W amerykańskim systemie prawnym prezydent jest jednocześnie szefem rządu. W sytuacji, gdy Partia Republikańska posiada większość w obu Izbach Parlamentu, a jej kandydat jest prezydentem, mogłoby się wydawać, że nic nie stoi na przeszkodzie, aby bez przeszkód realizować obietnice składane w kampanii wyborczej. Okazuje się jednak, że amerykańskie prawo, szczególnie to dotyczące trybu uchwalania ustaw budżetowych, wprowadza w tej materii pewne obostrzenia.

Północ z piątku na sobotę w ubiegłym tygodniu mogła być sądną godziną dla tysięcy pracowników sektora publicznego w USA. O tej bowiem godzinie upływał termin obowiązywania ustawy budżetowej, na podstawie której działa cała administracja publiczna w USA. Gdyby Kongres właśnie w piątek, w ostatniej chwili nie przyjął projektu tzw. ustawy blokującej przyrost deficytu publicznego, w sobotę doszłoby do zamknięcia parków narodowych, muzeów, a pracownicy federalni wysłani zostaliby na przymusowe bezpłatne urlopy. Ostatni tego rodzaju przypadek zdarzył się w 2013 roku, a impas trwał przez 17 dni.

Przyjęcie przez Kongres projektu ustawy poprzedzone zostało trudnymi negocjacjami pomiędzy Republikanami i Demokratami. Wymagana większość w Senacie do przeprocedowania ustawy wynosi bowiem 60 senatorów, a Republikanie mają ich zaledwie 52. Z tej właśnie przyczyny urzędująca administracja Donalda Trumpa musiała szukać kompromisu z demokratyczną mniejszością. Szczegóły porozumienia nie zostały jeszcze ujawnione, ale już wiadomo, że finansowanie kluczowych obietnic Donalda Trumpa zostało wstrzymane przynajmniej do 30 września, czyli do końca obecnego roku fiskalnego. Z informacji zdobytych przez dziennikarzy wynika, że Donald Trump musiał zgodzić się na wykreślenie środków na obiecywaną w kampanii wyborczej budowę muru na granicy z Meksykiem. Demokratom udało się także obronić fundusze przeznaczone na program ubezpieczeń zdrowotnych znany pod nazwą Obamacare i na rzecz programów np. planowania rodziny Planned Parenthood, które miały być wedle zapowiedzi Trumpa ograniczone. W zamian za te ustępstwa, Demokraci zgodzili się na zwiększenie wydatków obronnych o 12,5 miliarda dolarów oraz dodatkowe 1,5 miliarda dolarów z przeznaczeniem na wzmocnienie ochrony granic.

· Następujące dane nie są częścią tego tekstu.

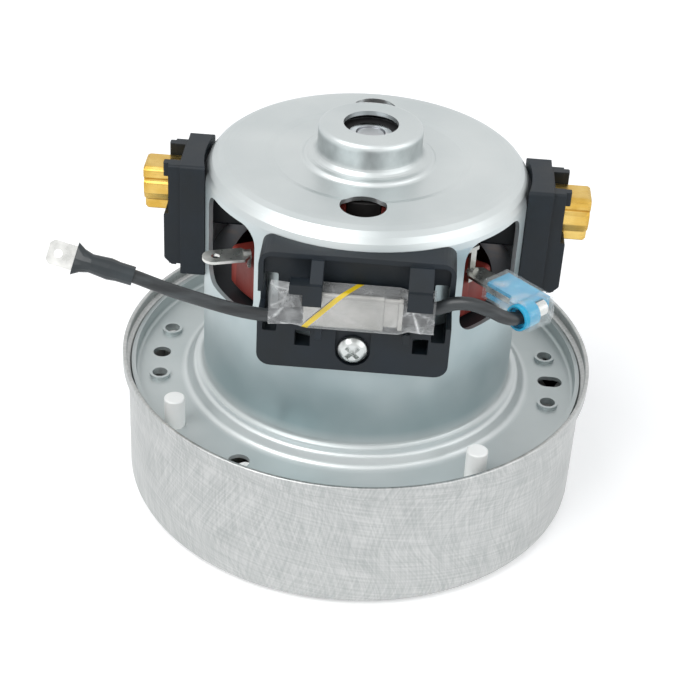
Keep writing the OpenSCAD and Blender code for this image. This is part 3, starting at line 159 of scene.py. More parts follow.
left_lead, left_line = lead_curve("left_lead_wire", LEFT_ROUTE)
right_lead, right_line = lead_curve("right_lead_wire", RIGHT_ROUTE)
for piece, node in ((left_lead, "lead_left"), (right_lead, "lead_right")):
    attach(piece, "housing")
    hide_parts(node)
print("leads, mm", round(length_of(left_line) / MM, 1), round(length_of(right_line) / MM, 1))

# %% [markdown]
# The crinkled sleeve
#
# The thermal protector sits in a short sleeve of clear film. Where the film lies on the can it is
# smooth, but past the can's ends nothing holds it, and it has buckled into flat facets with sharp
# straight creases. The piece starts as a flat sheet, as the real film does, which is rolled round
# the section and joined at the back. The creases are the ridges of three zigzags that cross at
# different slants, so the facets come out uneven. Each zigzag runs a whole number of times round
# the section, so that it meets itself at the seam.

# %% Crinkled sleeve
SLEEVE_X = (-21.7, 20.3)
SLEEVE_Y = (-53.1, -45.7)
SLEEVE_Z = (79.7, 91.0)
CAN_X = (-12.9, 12.2)
SLEEVE_CORNER = 1.8
FLAT_Y = (SLEEVE_Y[1] - SLEEVE_Y[0]) / 2 - SLEEVE_CORNER
FLAT_Z = (SLEEVE_Z[1] - SLEEVE_Z[0]) / 2 - SLEEVE_CORNER
BEND_RUN = math.pi / 2 * SLEEVE_CORNER
SLEEVE_ROUND = 4 * (FLAT_Y + FLAT_Z + BEND_RUN)
# Each zigzag's pitch along X in mm, times round the section, and depth in mm
CREASES = [(15.0, 2, 0.5), (-23.0, 3, 0.38), (9.5, -1, 0.2)]
# The film comes loose over this length in mm, which starts this far before the can's end
LOOSE_RUN = 2.5
LOOSE_BEFORE = 1.0
FILM_GAP = 0.05
# How sharply the painted highlight of a crease falls off from its ridge, how much of it shows on
# the can, and the painted reflection on alternating facets past it
RIDGE_POWER = 14
CREASE_ON_CAN = 0.15
PAINTED_FACET_REFLECTION = 0.3
FILM_GRID = (140, 116)


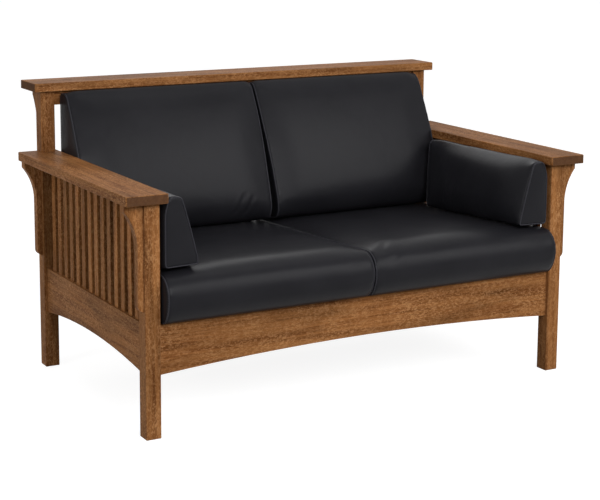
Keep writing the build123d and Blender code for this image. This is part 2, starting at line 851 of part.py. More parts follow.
def seat_slice(x, rolled, crowned, inset):
    """One slice across a seat cushion: flat below, level on top, rounded in front"""
    top = seat_thickness + rolled * seat_roll + crowned * seat_crown - inset
    nose = seat_nose + rolled * seat_nose_roll + crowned * seat_nose_crown
    nose_u = -seat_front_set - nose + inset
    rear = seat_rear - inset
    middle = (top + inset) / 2
    turn_u = nose_u + seat_front_round
    turn_v = top - seat_front_round
    diagonal = seat_front_round * 0.5**0.5
    under_run = -seat_front_set - nose_u
    under_drop = turn_v - inset
    under_radius = (under_run**2 + under_drop**2) / (2 * under_run)
    half_turn = asin(under_drop / under_radius) / 2
    with BuildSketch(seat_plane.offset(x)) as outline:
        with BuildLine():
            Line((-seat_front_set, inset), (rear, inset))
            ThreePointArc((rear, inset), (rear + seat_rear_bulge, middle), (rear, top))
            Line((rear, top), (turn_u, top))
            ThreePointArc((turn_u, top), (turn_u - diagonal, turn_v + diagonal), (nose_u, turn_v))
            ThreePointArc(
                (nose_u, turn_v),
                (
                    nose_u + under_radius * (1 - cos(half_turn)),
                    turn_v - under_radius * sin(half_turn),
                ),
                (-seat_front_set, inset),
            )
        make_face()
    return outline.sketch.face()


def seat_form(inset, mode=Mode.ADD):
    """A seat cushion's body, drawn in by an inset all round"""
    slices = cushion_slices(-inner_x + seat_end_gap, -seat_middle_gap, seat_roll_width, inset)
    loft([seat_slice(x, rolled, crowned, inset) for x, rolled, crowned in slices], mode=mode)


# Back cushions stand on the seat cushions and lean on the back slats
back_cushion_rear_y = back_rail_inner_y - back_cushion_rear_gap
seat_top_rise = (seat_thickness + seat_roll + seat_crown) / cos(slope) + 2 * cushion_gap


def seat_top(y):
    """Height just clear of the highest line along the seat cushions"""
    return deck_height(y) + seat_top_rise


def back_slice(x, rolled, crowned, inset):
    """One slice across a back cushion: deep below, thin above, bellied in front"""
    swell = rolled * back_cushion_roll + crowned * back_cushion_crown
    rear = back_cushion_rear_y - inset
    base = back_cushion_rear_y - back_cushion_base_depth - swell / 2 + inset
    top = cap_bottom - back_cushion_top_gap - inset
    shoulder = back_cushion_rear_y - back_cushion_top_depth - swell / 2 + inset
    shoulder_height = top - back_cushion_top_round
    round_end = base + back_cushion_base_round
    low_front = seat_top(round_end) + inset
    low_rear = seat_top(rear) + inset
    base_height = low_front + back_cushion_base_round
    belly_y = (base + shoulder) / 2 - back_cushion_belly - swell / 2
    belly_height = (base_height + shoulder_height) / 2
    round_share = 1 - 0.5**0.5
    with BuildSketch(Plane.YZ.offset(x)) as outline:
        with BuildLine():
            Line((round_end, low_front), (rear, low_rear))
            Line((rear, low_rear), (rear, shoulder_height))
            ThreePointArc((rear, shoulder_height), ((rear + shoulder) / 2, top), (shoulder, shoulder_height))
            ThreePointArc((shoulder, shoulder_height), (belly_y, belly_height), (base, base_height))
            ThreePointArc(
                (base, base_height),
                (base + back_cushion_base_round * round_share, low_front + back_cushion_base_round * round_share),
                (round_end, low_front),
            )
        make_face()
    return outline.sketch.face()


def back_form(inset, mode=Mode.ADD):
    """A back cushion's body, drawn in by an inset all round"""
    start = -inner_x + back_cushion_end_gap
    slices = cushion_slices(start, -back_cushion_middle_gap, back_cushion_roll_width, inset)
    loft([back_slice(x, rolled, crowned, inset) for x, rolled, crowned in slices], mode=mode)


# Arm cushions stand on the ends of the seat cushions, inside the arms
arm_cushion_length = frame_depth - arm_cushion_rear_set


def arm_slice(along, rolled, crowned, inset):
    """One slice across an arm cushion: wide below, narrow above, leaning back with its end"""
    share = along / arm_cushion_length
    lean = radians(arm_cushion_rear_lean) * share
    foot_y = front_y + along
    foot = seat_top(foot_y) + arm_cushion_lift + inset / cos(lean)
    drop = arm_cushion_front_drop + (arm_cushion_rear_drop - arm_cushion_front_drop) * share
    height = arm_height - drop - seat_top(foot_y) - arm_cushion_lift - 2 * inset
    draw = (1 - rolled) * arm_cushion_roll
    belly = arm_cushion_end_belly + arm_cushion_roll_belly * rolled + arm_cushion_crown * crowned
    outer_foot = arm_cushion_outer_gap + draw + inset
    inner_foot = arm_cushion_base_width - draw - inset
    outer_top = arm_cushion_top_start + draw / 2 + inset
    inner_top = arm_cushion_top_end - draw / 2 - inset
    top = height / cos(lean) - draw / 2
    shoulder = top - arm_cushion_shoulder / cos(lean)
    inner_low = draw / 2
    outer_low = inner_low - (inner_foot - outer_foot) * tan(radians(arm_cushion_foot_slant))
    plane = Plane(
        origin=(-inner_x, foot_y, foot),
        x_dir=(1, 0, 0),
        z_dir=(0, -cos(lean), sin(lean)),
    )
    with BuildSketch(plane) as outline:
        with BuildLine():
            Line((outer_foot, outer_low), (inner_foot, inner_low))
            ThreePointArc(
                (inner_foot, inner_low),
                ((inner_foot + inner_top) / 2 + belly, (inner_low + top) / 2),
                (inner_top, top),
            )
            ThreePointArc(
                (inner_top, top),
                ((inner_top + outer_top) / 2, top + arm_cushion_top_bulge),
                (outer_top, top),
            )
            ThreePointArc(
                (outer_top, top),
                ((outer_top + outer_foot) / 2 - arm_cushion_outer_bulge, (top + shoulder) / 2),
                (outer_foot, shoulder),
            )
            Line((outer_foot, shoulder), (outer_foot, outer_low))
        make_face()
    return outline.sketch.face()


def arm_form(inset, mode=Mode.ADD):
    """An arm cushion's body, drawn in by an inset all round"""
    slices = cushion_slices(0, arm_cushion_length, arm_cushion_roll_length, inset)
    loft([arm_slice(along, rolled, crowned, inset) for along, rolled, crowned in slices], mode=mode)


for label, form in (
    ("seat_cushion", seat_form),
    ("back_cushion", back_form),
    ("arm_cushion", arm_form),
):
    with BuildPart() as cover:
        form(0)
        form(cover_wall, Mode.SUBTRACT)
    finish_pair(cover, f"{label}_cover")
    with BuildPart() as core:
        form(cover_wall + core_gap)
    finish_pair(core, f"{label}_core")
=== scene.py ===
import bpy
import bmesh
import math
from mathutils import Matrix, Vector
from mathutils.bvhtree import BVHTree
from mathutils.kdtree import KDTree


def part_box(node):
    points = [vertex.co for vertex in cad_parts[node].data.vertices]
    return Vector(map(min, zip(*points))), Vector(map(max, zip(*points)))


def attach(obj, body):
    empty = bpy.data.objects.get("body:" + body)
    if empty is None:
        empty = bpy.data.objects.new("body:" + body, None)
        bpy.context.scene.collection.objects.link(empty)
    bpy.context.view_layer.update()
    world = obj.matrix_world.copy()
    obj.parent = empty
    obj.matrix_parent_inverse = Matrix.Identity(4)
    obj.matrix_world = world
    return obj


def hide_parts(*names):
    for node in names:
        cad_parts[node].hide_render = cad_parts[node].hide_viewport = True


# Mission settle: oak frame from the CAD model, leather cushions made here
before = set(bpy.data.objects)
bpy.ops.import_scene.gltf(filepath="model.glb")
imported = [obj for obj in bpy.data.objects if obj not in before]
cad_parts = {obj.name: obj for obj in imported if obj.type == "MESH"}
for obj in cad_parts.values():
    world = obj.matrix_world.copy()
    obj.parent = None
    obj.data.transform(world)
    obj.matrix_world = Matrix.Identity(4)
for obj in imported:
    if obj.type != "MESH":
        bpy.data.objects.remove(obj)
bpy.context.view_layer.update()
print("frame loaded")


# Shader maths

class Wire:  # a node's output that can be used in sums
    def __init__(self, graph, socket):
        self.graph = graph
        self.socket = socket

    def maths(self, operation, first, second):
        return self.graph.add("ShaderNodeMath", {"operation": operation}, {0: first, 1: second})

    def __add__(self, other):
        return self.maths("ADD", self, other)

    def __radd__(self, other):
        return self.maths("ADD", other, self)

    def __sub__(self, other):
        return self.maths("SUBTRACT", self, other)

    def __rsub__(self, other):
        return self.maths("SUBTRACT", other, self)

    def __mul__(self, other):
        return self.maths("MULTIPLY", self, other)

    def __rmul__(self, other):
        return self.maths("MULTIPLY", other, self)

    def __truediv__(self, other):
        return self.maths("DIVIDE", self, other)


class Graph:  # one material and its nodes
    def __init__(self, name):
        self.material = bpy.data.materials.new(name)
        self.material.use_nodes = True
        self.tree = self.material.node_tree
        self.shader = self.tree.nodes["Principled BSDF"]

    def feed(self, socket, value):
        if isinstance(value, Wire):
            self.tree.links.new(value.socket, socket)
        elif isinstance(value, tuple) and len(value) == 3 and socket.type == "RGBA":
            socket.default_value = (*value, 1)
        else:
            socket.default_value = value

    def add(self, kind, settings=None, inputs=None, out=0):
        node = self.tree.nodes.new(kind)
        for key, value in (settings or {}).items():
            if key == "stops":
                ramp = node.color_ramp
                while len(ramp.elements) < len(value):
                    ramp.elements.new(0.5)
                for element, (place, tone) in zip(ramp.elements, value):
                    element.position = place
                    element.color = (tone, tone, tone, 1)
            else:
                setattr(node, key, value)
        for key, value in (inputs or {}).items():
            self.feed(node.inputs[key], value)
        return Wire(self, node.outputs[out])

    def set(self, name, value):
        self.feed(self.shader.inputs[name], value)

    def place(self):
        return self.add("ShaderNodeTexCoord", out="Object")

    def parts(self, vector):
        node = self.tree.nodes.new("ShaderNodeSeparateXYZ")
        self.feed(node.inputs[0], vector)
        return [Wire(self, socket) for socket in node.outputs]

    def noise(self, vector, scale, detail=2.0, rough=0.5, warp=0.0):
        return self.add("ShaderNodeTexNoise", {}, {
            "Vector": vector, "Scale": scale, "Detail": detail, "Roughness": rough, "Distortion": warp})

    def stretch(self, vector, factors):
        return self.add("ShaderNodeVectorMath", {"operation": "MULTIPLY"}, {0: vector, 1: factors})

    def shift(self, vector, offset):
        return self.add("ShaderNodeVectorMath", {"operation": "ADD"}, {0: vector, 1: offset})

    def ramp(self, value, stops):
        return self.add("ShaderNodeValToRGB", {"stops": stops}, {0: value})

    def blend(self, factor, first, second, how="MIX"):
        settings = {"data_type": "RGBA", "blend_type": how}
        return self.add("ShaderNodeMix", settings, {0: factor, 6: first, 7: second}, 2)

    def tinted(self, colour, strength):
        return self.blend(1.0, colour, (strength, strength, strength), "MULTIPLY")

    def bump(self, height, strength, distance, under=None):
        inputs = {"Strength": strength, "Distance": distance, "Height": height}
        if under is not None:
            inputs["Normal"] = under
        return self.add("ShaderNodeBump", {}, inputs)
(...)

Z ujawnionych ciekawostek wynika że, policja w Nowym Jorku otrzyma dodatkowe 68 milionów dolarów jako rekompensatę wydatków związanych z ochroną Donalda Trumpa i jego rodziny. Ponad 1,3 miliarda dolarów zostanie dodatkowo przeznaczonych na różnego rodzaju programy wsparcia dla pracowników przemysłu wydobywczego. Kwota ta zostanie sfinansowana ze zwiększonych opłat celnych.

Przyjęty projekt ustawy obejmuje plan wydatków budżetu państwa o wartości około 1 biliona dolarów. Teraz projekt musi zostać zaopiniowany przez prawników i dopiero wtedy może stać się formalnie przedmiotem prac Senatu. Wydaje się jednak, że przynajmniej obecnie nie ma już zagrożenia dla normalnego funkcjonowania amerykańskiej administracji.